Deste modo a misericórdia, que brota por assim dizer do coração da Trindade,
pode chegar a pôr em movimento a nossa vida e gerar compaixão e obras de
misericórdia em prol dos irmãos e irmãs que se encontram em necessidade.
2. «Quando um pobre invoca o Senhor, Ele atende-o» (Sal 34/33,
7). A Igreja compreendeu, desde sempre, a importância de tal invocação.
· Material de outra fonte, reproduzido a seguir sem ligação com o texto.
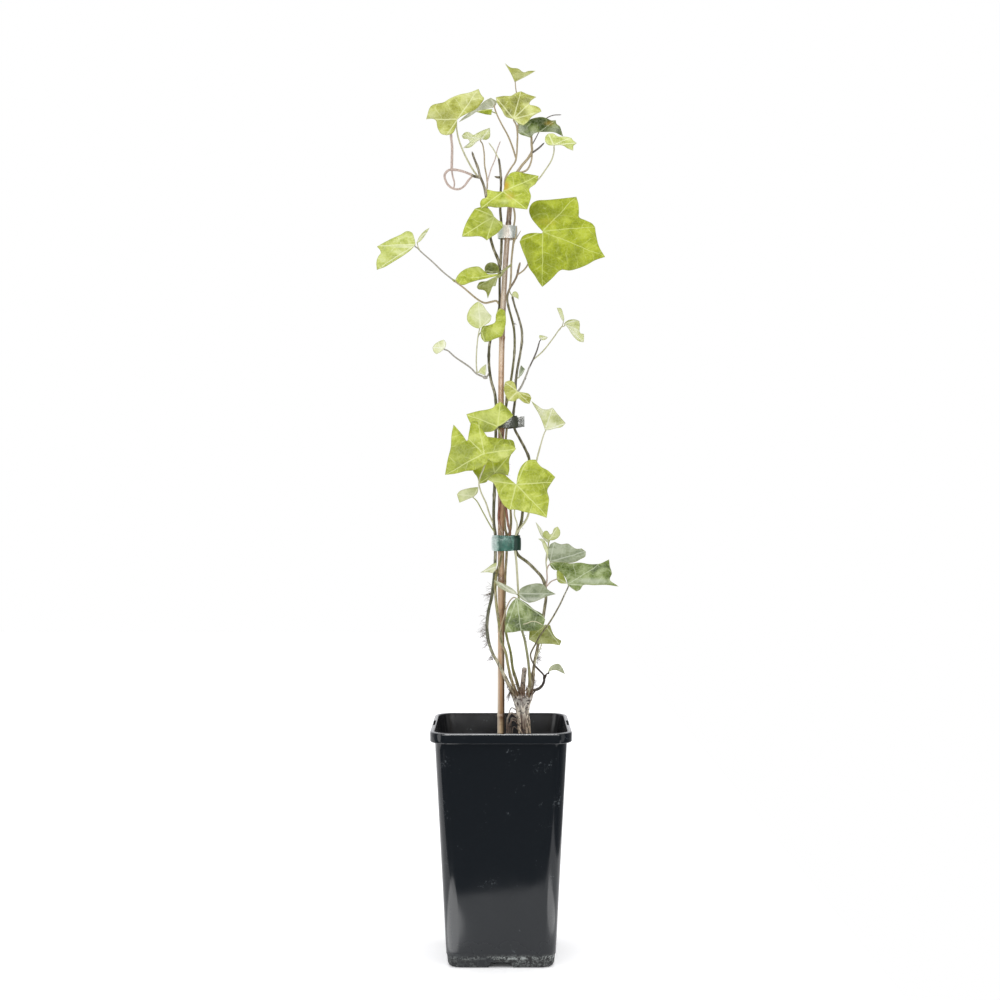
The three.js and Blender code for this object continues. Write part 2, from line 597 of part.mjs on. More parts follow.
    look: "bright", depth: -6, lean: [0, 0.6], fold: 0, middle: [44, 362.4],
    edge: [[42, 359.9], [38.5, 361.8], [36.6, 364.6], [38, 367.8], [40.5, 368], [43, 364.8],
      [45, 366], [46.5, 370], [49.6, 371.8, TIP], [51.7, 368], [51.4, 364], [48.5, 361],
      [45, 359.8]],
  },
  leaf_32: {
    look: "grey", depth: 2, lean: [0, 1.3], fold: 0, middle: [54, 348],
    edge: [[42.8, 340.8], [41, 345.5], [41.3, 351.5], [43.5, 356.5], [47, 358.3, TIP],
      [52.5, 356.4], [58.5, 357], [62.5, 354.5], [66, 352.6], [70.5, 352.8, TIP],
      [74.2, 350, TIP], [73.8, 346], [69.5, 343.5], [65, 341], [58, 340.2], [50, 340.5]],
  },
  leaf_33: {
    look: "grey", depth: -2, lean: [0, 0.2], fold: 0, middle: [38.6, 357.5],
    edge: [[41, 345], [38.8, 350], [36.8, 355], [35.6, 358.6], [32.4, 361.2, TIP], [36.6, 360.8],
      [39.9, 356], [41.4, 350]],
  },
  leaf_34: {
    look: "deep", depth: -25, lean: [-0.1, 0.95], fold: 0.1, middle: [70, 330],
    edge: [[58.3, 321], [57, 326], [53, 331.5], [50, 333.6], [46.5, 334.3], [43.5, 337],
      [42.3, 340.3, TIP], [52, 340.6], [61, 339.8], [69, 340.3], [78, 338.8], [87, 339.6],
      [94.6, 343.2, TIP], [95.3, 337], [97, 331], [95.2, 325.5], [102.8, 319.4, TIP],
      [92, 321], [81, 320.6], [72, 320.6], [69.5, 317], [66, 315.2, TIP], [62, 317.8]],
  },
  leaf_35: {
    look: "bright", depth: 15, lean: [0, 0.5], fold: 0, middle: [52, 327.5],
    edge: [[48.8, 327], [49, 333], [51, 334.5], [54, 330.5], [57.8, 322, TIP], [52, 322.3],
      [49.5, 324.3]],
  },
  leaf_36: {
    look: "grey", depth: -13, lean: [0, 0.7], fold: 0.1, middle: [27, 313.5],
    edge: [[15.5, 313], [16.8, 317], [20.5, 319.5], [26, 321.3], [32, 322.2], [37, 321.3],
      [41, 316.8], [47.8, 312.8, TIP], [40.5, 311], [36, 309], [30.5, 306.6],
      [24.5, 305.2, TIP], [19.5, 307.5], [16, 310.5]],
  },
  leaf_37: {
    look: "grey", depth: -17, lean: [0.05, 0], fold: 0, middle: [4, 318],
    edge: [[13.8, 312.2], [8, 313.5], [2.5, 316], [-2.5, 319.2], [-6.2, 325, TIP],
      [-0.5, 322.8], [5, 320.3], [10, 317.3], [13.5, 314]],
  },
  leaf_38: {
    look: "deep", depth: -15, lean: [0, 0.2], fold: 0.12, middle: [18, 294],
    edge: [[14, 309.6], [9.5, 305.5], [6, 299], [4.2, 291], [3.6, 279, TIP], [10, 279.2],
      [17, 280.6, TIP], [24, 280.2], [33, 281.2], [37, 285], [38.6, 290.5, TIP],
      [35.5, 295.5], [29, 299], [23.5, 303.8], [18.5, 307]],
  },
  leaf_39: {
    look: "bright", depth: -1, lean: [0, 0.3], fold: 0.1, middle: [38, 276],
    edge: [[38.5, 286], [35, 283.5], [30, 281.8], [25, 281.5, TIP], [24.3, 273, TIP],
      [31, 269.6], [38, 269.2], [45, 269], [51.5, 267.8, TIP], [53, 271.8, TIP], [48, 275],
      [45, 279.5], [43, 285.5, TIP]],
  },
  leaf_40: {
    look: "grey", depth: -10, lean: [0, 0.8], fold: 0, middle: [48, 248.6],
    edge: [[41, 244], [42.8, 248.5], [46, 250.8], [50.3, 251.6], [53.2, 249], [56, 243, TIP],
      [52, 244.8], [48.5, 246.3], [44.5, 246]],
  },
  leaf_41: {
    look: "pale", depth: -9, lean: [0, 0.5], fold: 0, middle: [-8, 335],
    edge: [[-4, 336.5], [-3.5, 340.2, TIP], [-7, 339.2], [-12, 335.5], [-18, 331.6, TIP],
      [-12, 332], [-7, 331.2, TIP], [-5, 333.5]],
  },
  leaf_42: {
    look: "pale", depth: -5, lean: [0, 0.3], fold: 0, middle: [12.5, 574.5],
    edge: [[9.5, 574], [10.5, 577], [13, 577.6], [15.2, 575], [15.3, 570.8, TIP],
      [13, 572.3], [11, 572.8]],
  },
  leaf_43: {
    look: "grey", depth: -3, lean: [0, 0.5], fold: 0, middle: [-15.5, 507.5],
    edge: [[-13.6, 503.8], [-12.9, 508], [-13, 514, TIP], [-17, 511], [-20.4, 506.6, TIP],
      [-16.5, 505]],
  },
  leaf_44: {
    look: "grey", depth: 1, lean: [0, 0.5], fold: 0, middle: [17.5, 507.5],
    edge: [[15.4, 502.4], [16, 508], [17.5, 513, TIP], [21, 509.5, TIP], [18, 504.2]],
  },
};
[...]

Possuímos um grande testemunho já nas primeiras páginas do Atos dos Apóstolos,
quando Pedro pede para se escolher sete homens «cheios do Espírito e de
sabedoria» (6, 3), que assumam o serviço de assistência aos pobres. Este é, sem
dúvida, um dos primeiros sinais com que a comunidade cristã se apresentou no
palco do mundo: o serviço aos mais pobres. Tudo isto foi possível, por ela ter
compreendido que a vida dos discípulos de Jesus se devia exprimir numa
fraternidade e numa solidariedade tais, que correspondesse ao ensinamento
principal do Mestre que tinha proclamado os pobres bem-aventurados e herdeiros
do Reino dos céus (cf. Mt 5, 3).
«Vendiam terras e outros bens e distribuíam o dinheiro por
todos, de acordo com as necessidades de cada um» (At 2, 45). Esta frase mostra,
com clareza, como estava viva nos primeiros cristãos tal preocupação. O
evangelista Lucas – o autor sagrado que deu mais espaço à misericórdia do que
qualquer outro – não está a fazer retórica, quando descreve a prática da
partilha na primeira comunidade. Antes pelo contrário, com a sua narração,
pretende falar aos fiéis de todas as gerações (e, por conseguinte, também à
nossa), procurando sustentá-los no seu testemunho e incentivá-los à ação
concreta a favor dos mais necessitados. E o mesmo ensinamento é dado, com igual
convicção, pelo apóstolo Tiago, usando expressões fortes e incisivas na sua
Carta: «Ouvi, meus amados irmãos: porventura não escolheu Deus os pobres
segundo o mundo para serem ricos na fé e herdeiros do Reino que prometeu aos
que O amam? Mas vós desonrais o pobre. Porventura não são os ricos que vos
oprimem e vos arrastam aos tribunais? (…) De que aproveita, irmãos, que alguém
diga que tem fé, se não tiver obras de fé? Acaso essa fé poderá salvá-lo? Se um
irmão ou uma irmã estiverem nus e precisarem de alimento quotidiano, e um de
vós lhes disser: “Ide em paz, tratai de vos aquecer e matar a fome”, mas não
lhes dais o que é necessário ao corpo, de que lhes aproveitará? Assim também a
fé: se ela não tiver obras, está completamente morta» (2, 5-6.14-17).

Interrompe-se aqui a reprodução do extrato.